LWF has long understood that conservation is not possible without the support of local communities. Therefore, LWF, in association with DCB, aimed to further incentivize these communities and protect the region on a landscape level by introducing initiatives and pilot schemes that would reduce conflict, protect biodiversity, and provide alternative sources of income to individuals living in close proximity to animals. The primary reason of conflict in the area has been as a result of villagers taking their cattle to graze within the forest. To address this, LWF, whose work is based on UN Sustainable Development Goals 15 (SDG 15): Protect, restore and promote sustainable use of terrestrial ecosystems, sustainably manage forests, combat desertification, and halt and reverse land degradation and halt biodiversity loss, adopted a two pronged approach. Firstly, to provide a locally available area to grow fodder and maintain cowsheds, thus reducing the need to enter the forest, and secondly, to protect an important wildlife corridor between Ranipur Wildlife Sanctuary and Panna Tiger Reserve, so as to increase not only big cat numbers, but also prey species. Additionally, LWF also proposed to introduce innovative strategies that support traditional livelihoods like farming and herding cattle, and provide options of alternative livelihoods like handicrafts that can further augment income.

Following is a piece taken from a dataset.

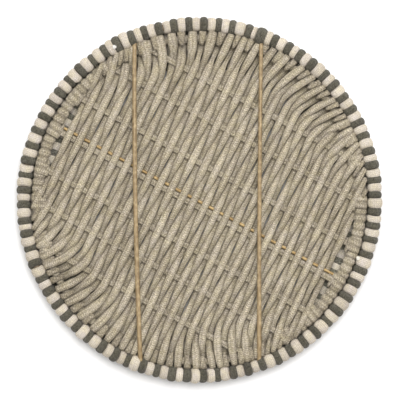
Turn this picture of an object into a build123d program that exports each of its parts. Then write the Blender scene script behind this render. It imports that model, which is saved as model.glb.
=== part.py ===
"""A round seat pad woven from cord.

Two cords, one dark and one cream, are wound side by side round an outer ring and on to a smaller
back hoop, so they stripe the rim and a border under the pad.  Inside the rim lies an inner ring,
wound with sage cord, and between its sides sage strands are woven over and under seven cross cords
and a thin cane.  Two more canes lie over the weave from rim to rim.

The origin is on the surface that the pad stands on, under its centre, with +Z up and the woven
face on top.  Lengths are in millimetres and angles in degrees.
"""

import os
from math import atan2, cos, hypot, radians, sin, sqrt, tan

from build123d import *

# Rings and hoop
pad_diameter = 400.0
rim_core_diameter = 8.0
rim_cord_thickness = 4.0
ring_core_diameter = 5.0
ring_cord_thickness = 1.8
ring_to_rim_gap = 3.1
border_width = 42.0
hoop_core_diameter = 4.0
border_cord_thickness = 3.0
hoop_drop = 10.5
foot_width = 6.0

# Rim and border cords: turns round the circle, and how much of a pair of turns the dark one takes
turns_per_colour = 73
dark_share = 0.46
turn_clearance = 0.02
first_dark_angle = 1.7

# Weave: directions of the cords, and the places of the cross cords counted along the strands,
# for an inner ring of this radius; the places keep their share of a larger or smaller ring
cross_cord_angle = -28.5
strand_lean = 2.6
cross_cord_width = 7.0
cross_cord_thickness = 3.5
cross_cord_edge_radius = 1.0
places_ring_radius = 176.6
cross_cord_places = [118.9, 81.8, 36.0, -7.2, -50.7, -86.2, -125.5]
diagonal_rod_diameter = 3.0
diagonal_rod_gap = 0.8
diagonal_rod_row = 3

# Strands: they lie closer together on the right of the weave than on the left
strand_width = 6.2
strand_thickness = 2.4
strand_shift = -4.15
strand_gap_left = 0.946
strand_gap_right = 0.346
strand_side_room = 5.0
strand_overhang = 2.0
weave_clearance = 0.15
seat_clearance = 0.05

# Bends of a strand: flat length past each side of a cross cord, the room it needs to go under
# the one next to the ring, the largest bend radius, and the share of a run that a bend may take
row_margin = 0.8
room_to_dip = 16.0
largest_bend_radius = 12.0
bend_share = 0.45

# Support rods over the weave: where each one crosses the rim, in degrees, and what binds it there
rod_diameter = 4.5
left_rod_ends = (112.1, 250.0)
right_rod_ends = (68.9, 290.4)
rod_reach = 4.5
binding_thickness = 3.0
binding_half_angle = 2.7

# Thread knots on the rim: angle round the pad, and distance inside the middle of the rim
knot_diameter = 3.6
knots = {"knot_top_left": (119.0, 1.5), "knot_right": (339.9, 7.6)}

# Places that follow from the sizes above
rim_tube_radius = rim_core_diameter / 2 + rim_cord_thickness
rim_radius = pad_diameter / 2 - rim_tube_radius
ring_tube_radius = ring_core_diameter / 2 + ring_cord_thickness
ring_radius = rim_radius - rim_tube_radius - ring_to_rim_gap - ring_tube_radius
hoop_radius = rim_radius - border_width
hoop_tube_radius = hoop_core_diameter / 2 + border_cord_thickness
ring_height = hoop_drop + hoop_tube_radius
pair_angle = 360 / turns_per_colour
strand_angle = cross_cord_angle + 90 + strand_lean
strand_top = ring_height + ring_tube_radius + seat_clearance + strand_thickness
rod_height = strand_top + seat_clearance + rod_diameter / 2
rod_end_radius = rim_radius - rod_reach

# Rows that the strands go over and under, from the top down; the diagonal rod widens its row
row_places = [place * ring_radius / places_ring_radius for place in cross_cord_places]
cross_rows = [
    (place - cross_cord_width / 2, place + cross_cord_width / 2) for place in row_places
]
diagonal_rod_place = cross_rows[diagonal_rod_row][1] + diagonal_rod_gap + diagonal_rod_diameter / 2
cross_rows[diagonal_rod_row] = (
    cross_rows[diagonal_rod_row][0],
    diagonal_rod_place + diagonal_rod_diameter / 2,
)

# How many strands fit on each side of the weave
pitch_left = strand_width + strand_gap_left
pitch_right = strand_width + strand_gap_right
widest_place = ring_radius - ring_tube_radius - strand_side_room - strand_width / 2
strands_left = int((widest_place + strand_shift) / pitch_left)
strands_right = int((widest_place - strand_shift) / pitch_right)

os.makedirs("parts", exist_ok=True)


def save(piece, name):
    """Label a finished piece and write it as its own file."""
    piece.label = name
    export_step(piece, f"parts/{name}.step")


def hoop(major_radius, height, inner_radius, outer_radius):
    """A ring round the Z axis; an inner radius above zero leaves it hollow, for a core."""
    with BuildPart() as ring:
        with BuildSketch(Plane.XZ):
            with Locations((major_radius, height)):
                Circle(outer_radius)
                if inner_radius > 0:
                    Circle(inner_radius, mode=Mode.SUBTRACT)
        revolve(axis=Axis.Z)
    return ring.part


def rod_between(ends):
    """A straight support rod over the weave, from one side of the rim to the other."""
    start, finish = [
        Vector(rod_end_radius * cos(radians(a)), rod_end_radius * sin(radians(a)), rod_height)
        for a in ends
    ]
    with BuildPart() as rod:
        with BuildSketch(Plane(origin=start, z_dir=finish - start)):
            Circle(rod_diameter / 2)
        extrude(amount=(finish - start).length)
        chamfer(rod.edges().filter_by(GeomType.CIRCLE), length=rod_diameter / 8)
    return rod.part


def cord_turn(sweep_angle, binds_rod):
    """One turn of rim cord: round the outer ring, inward under the pad and round the back hoop.

    A turn that binds a rod end rises over it on the inner side of the rim.
    """
    border_slope = (hoop_drop - rim_tube_radius + hoop_tube_radius) / (rim_radius - hoop_radius)
    border_start = hoop_radius + foot_width / 2
    border_rise = border_slope * (rim_radius - border_start)
    with BuildPart() as turn:
        with BuildSketch(Plane.XZ):
            with Locations((rim_radius, ring_height)):
                Circle(rim_tube_radius)
            with Locations((hoop_radius, hoop_tube_radius)):
                Circle(hoop_tube_radius)
            with Locations((hoop_radius, hoop_tube_radius / 2)):
                Rectangle(foot_width, hoop_tube_radius)
            with BuildLine():
                Polyline(
                    (border_start, 0),
                    (rim_radius, border_rise),
                    (rim_radius, border_rise + border_cord_thickness),
                    (border_start, border_cord_thickness),
                    close=True,
                )
            make_face()
            if binds_rod:
                with Locations((rod_end_radius - rod_diameter / 4, rod_height)):
                    Circle(rod_diameter / 2 + binding_thickness)
            with Locations((rim_radius, ring_height)):
                Circle(rim_core_diameter / 2, mode=Mode.SUBTRACT)
            with Locations((hoop_radius, hoop_tube_radius)):
                Circle(hoop_core_diameter / 2, mode=Mode.SUBTRACT)
        revolve(axis=Axis.Z, revolution_arc=sweep_angle)
    return turn.part.rotate(Axis.Z, -sweep_angle / 2)


def rim_cord(first_angle, share):
    """All turns of one rim cord, evenly spaced, those at the rod ends raised over the rods."""
    sweep_angle = pair_angle * share - turn_clearance
    plain, binding = [], []
    for n in range(turns_per_colour):
        angle = first_angle + n * pair_angle
        off_rod = [
            abs((angle - end + 180) % 360 - 180) for end in left_rod_ends + right_rod_ends
        ]
        turns = binding if min(off_rod) < binding_half_angle else plain
        turns.append(Location((0, 0, 0), (0, 0, angle)))
    with BuildPart() as cord:
        with Locations(*plain):
            add(cord_turn(sweep_angle, binds_rod=False))
        for location in binding:
            add(round_rods(cord_turn(sweep_angle, binds_rod=True).moved(location)))
    return cord.part


def round_rods(turn):
    """A placed turn of cord with room for the support rods that it binds."""
    with BuildPart() as bound:
        add(turn)
        add(left_rod, mode=Mode.SUBTRACT)
        add(right_rod, mode=Mode.SUBTRACT)
    return bound.part


def cross_span(place, half_width):
    """Half the length of a straight cord that ends against the wound inner ring."""
    inside = ring_radius - ring_tube_radius - seat_clearance
    return sqrt(inside**2 - (abs(place) + half_width) ** 2)


def cross_cord(place):
    """A flat cord across the ring, at the middle height of the weave."""
    with BuildPart() as cord:
        with BuildSketch(cross_plane):
            with Locations((0, place)):
                Rectangle(2 * cross_span(place, cross_cord_width / 2), cross_cord_width)
        extrude(amount=cross_cord_thickness / 2, both=True)
        long_edges = cord.edges().filter_by(Axis(cross_plane.origin, cross_plane.x_dir))
        fillet(long_edges, radius=cross_cord_edge_radius)
    return cord.part


def corner_radii(points):
    """A radius for each corner of a path: as large as its two runs allow."""
    radii = []
    for before, corner, after in zip(points, points[1:], points[2:]):
        first_run = (corner[0] - before[0], corner[1] - before[1])
        second_run = (after[0] - corner[0], after[1] - corner[1])
        turn = abs(atan2(second_run[1], second_run[0]) - atan2(first_run[1], first_run[0]))
        shorter = min(hypot(*first_run), hypot(*second_run))
        radii.append(min(largest_bend_radius, bend_share * shorter / tan(turn / 2)))
    return radii


def strand_path(index, offset, middle):
    """Corners of a strand's middle line: along the strand, and up from the middle of the weave.

    The strand starts on the inner ring, goes over and under the cross cords in turn, and ends on
    the ring again.  A cross cord too near the ring to go under is passed over.
    """
    on_ring = sqrt(ring_radius**2 - offset**2) + strand_overhang
    inside_ring = sqrt(
        (ring_radius - ring_tube_radius) ** 2 - (abs(offset) + strand_width / 2) ** 2
    )
    ring_level = ring_tube_radius + seat_clearance + strand_thickness / 2
    cord_level = cross_cord_thickness / 2 + weave_clearance + strand_thickness / 2
    points = [(middle - on_ring, ring_level), (middle - inside_ring, ring_level)]
    for row, (low, high) in reversed(list(enumerate(cross_rows))):
        room = inside_ring - max(high - middle, middle - low)
        if room < row_margin:
            continue
        passes_over = (index + row) % 2 == 1 or room < room_to_dip
        level = cord_level if passes_over else -cord_level
        points += [(low - row_margin, level), (high + row_margin, level)]
    points += [(middle + inside_ring, ring_level), (middle + on_ring, ring_level)]
    corners = [
        here
        for before, here, after in zip(points, points[1:], points[2:])
        if not before[1] == here[1] == after[1]
    ]
    return [points[0], *corners, points[-1]]


def strand(index):
    """One flat strand of sage cord, woven through the cross cords."""
    across = strand_place(index)
    lean = radians(strand_lean)
    start = cross_plane.origin + cross_plane.x_dir * across
    along = Vector(cos(radians(strand_angle)), sin(radians(strand_angle)), 0)
    side_plane = Plane(origin=start, x_dir=along, z_dir=along.cross(Vector(0, 0, 1)))
    path = strand_path(index, across * cos(lean), across * sin(lean))
    with BuildPart() as piece:
        with BuildSketch(side_plane):
            with BuildLine():
                edges = []
                for side in (-strand_thickness / 2, strand_thickness / 2):
                    points = [(x, y + side) for x, y in path]
                    edges.append(FilletPolyline(*points, radius=corner_radii(points)))
                Line(edges[0] @ 0, edges[1] @ 0)
                Line(edges[0] @ 1, edges[1] @ 1)
            make_face()
        extrude(amount=strand_width / 2, both=True)
    return piece.part


def strand_place(index):
    """Where a strand crosses the line through the pad's centre along the cross cords."""
    return strand_shift + index * (pitch_left if index < 0 else pitch_right)


# Plane of the cross cords
cross_plane = Plane(
    origin=(0, 0, ring_height),
    x_dir=(cos(radians(cross_cord_angle)), sin(radians(cross_cord_angle)), 0),
    z_dir=(0, 0, 1),
)

# Rings
save(hoop(rim_radius, ring_height, 0, rim_core_diameter / 2), "outer_ring")
save(hoop(ring_radius, ring_height, 0, ring_core_diameter / 2), "inner_ring")
save(hoop(hoop_radius, hoop_tube_radius, 0, hoop_core_diameter / 2), "back_hoop")
save(hoop(ring_radius, ring_height, ring_core_diameter / 2, ring_tube_radius), "ring_winding")

# Support rods, and the rim cords that bind their ends
left_rod = rod_between(left_rod_ends)
right_rod = rod_between(right_rod_ends)
save(left_rod, "left_rod")
save(right_rod, "right_rod")
save(rim_cord(first_dark_angle, dark_share), "rim_cord_dark")
save(rim_cord(first_dark_angle + pair_angle / 2, 1 - dark_share), "rim_cord_cream")

# Weave
for number, place in enumerate(row_places, start=1):
    save(cross_cord(place), f"cross_cord_{number}")

with BuildPart() as diagonal_rod:
    rod_half = cross_span(diagonal_rod_place, diagonal_rod_diameter / 2)
    rod_start = cross_plane.origin + cross_plane.y_dir * diagonal_rod_place
    rod_start -= cross_plane.x_dir * rod_half
    with BuildSketch(Plane(origin=rod_start, z_dir=cross_plane.x_dir)):
        Circle(diagonal_rod_diameter / 2)
    extrude(amount=2 * rod_half)
save(diagonal_rod.part, "diagonal_rod")

strand_indexes = range(-strands_left, strands_right + 1)
for number, start in enumerate(range(0, len(strand_indexes), 2), start=1):
    with BuildPart() as pair:
        for index in strand_indexes[start : start + 2]:
            add(strand(index))
    save(pair.part, f"strand_pair_{number:02d}")

# Thread knots, resting on the rim cords
for name, (angle, inset) in knots.items():
    reach = rim_tube_radius + knot_diameter / 2 + seat_clearance
    distance = rim_radius - inset
    with BuildPart() as knot:
        place = (
            distance * cos(radians(angle)),
            distance * sin(radians(angle)),
            ring_height + sqrt(reach**2 - inset**2),
        )
        with Locations(place):
            Sphere(knot_diameter / 2)
    save(knot.part, name)
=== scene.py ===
"""Looks of the round woven seat pad: its cords, canes, wound rings and weave, on a pale floor.

Lengths are in metres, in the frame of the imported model: +Z up, the pad's centre on the Z axis and
its back border standing on z = 0.  Angles round the pad are counted from +X towards +Y.
"""

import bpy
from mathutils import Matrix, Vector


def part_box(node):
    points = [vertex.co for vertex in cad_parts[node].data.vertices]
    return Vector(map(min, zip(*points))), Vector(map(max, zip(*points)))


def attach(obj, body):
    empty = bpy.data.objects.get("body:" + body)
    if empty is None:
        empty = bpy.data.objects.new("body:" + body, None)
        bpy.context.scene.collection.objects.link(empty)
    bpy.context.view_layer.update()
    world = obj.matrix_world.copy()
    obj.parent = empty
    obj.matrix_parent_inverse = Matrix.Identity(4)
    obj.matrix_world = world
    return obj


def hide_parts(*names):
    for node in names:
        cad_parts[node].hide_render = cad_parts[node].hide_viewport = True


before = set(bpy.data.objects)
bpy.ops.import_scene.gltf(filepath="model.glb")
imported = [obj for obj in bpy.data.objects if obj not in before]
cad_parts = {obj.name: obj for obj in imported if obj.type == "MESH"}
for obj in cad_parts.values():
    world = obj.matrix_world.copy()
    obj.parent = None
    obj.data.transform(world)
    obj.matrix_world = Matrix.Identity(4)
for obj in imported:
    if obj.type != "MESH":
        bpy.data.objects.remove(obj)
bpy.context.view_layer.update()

import bpy
import numpy as np
from mathutils import Vector

MM = 0.001
TURN = 2 * np.pi
chance = np.random.default_rng(31)


# ---------------------------------------------------------------- places that the frame gives

def flat_box(node):
    """Lowest and highest corner of a node of the frame, as arrays."""
    low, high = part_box(node)
    return np.array(low), np.array(high)


def hoop_size(node):
    """(middle radius, tube radius, height) of a ring that lies flat round the Z axis."""
    low, high = flat_box(node)
    tube = (high[2] - low[2]) / 2
    return max(high[0], high[1]) - tube, tube, (high[2] + low[2]) / 2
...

The project has overall been highly successful in reducing human presence within the corridor, while also boosting biodiversity. Development of fodder land has significantly reduced the number of cattle kills, while reports of sightings and predation of feral animals within the corridor confirm the return of big cats. The fodder land initiative has been so successful that it has even inspired the
Forest Department to adopt the same and create more across other villages to further reduce forest grazing and incidences of conflict. Building of a stone wall and plantation of local species has further increased biodiversity and helped recover the ecosystem. Alternative livelihoods have been met with positive attitudes, with villagers agreeing to adopt apiculture and handicraft development, with both moving past the pilot stage. Such projects are vitally important in not only conserving ecosystems on a landscape level, but also to garner the support of local communities who are most impacted by the degradation of the forest and the subsequent loss of resources. By involving such communities as primary stakeholders and benefactors of conservation projects, a growing positive attitude towards conservation can lead to more sustainable outcomes of other conservation projects.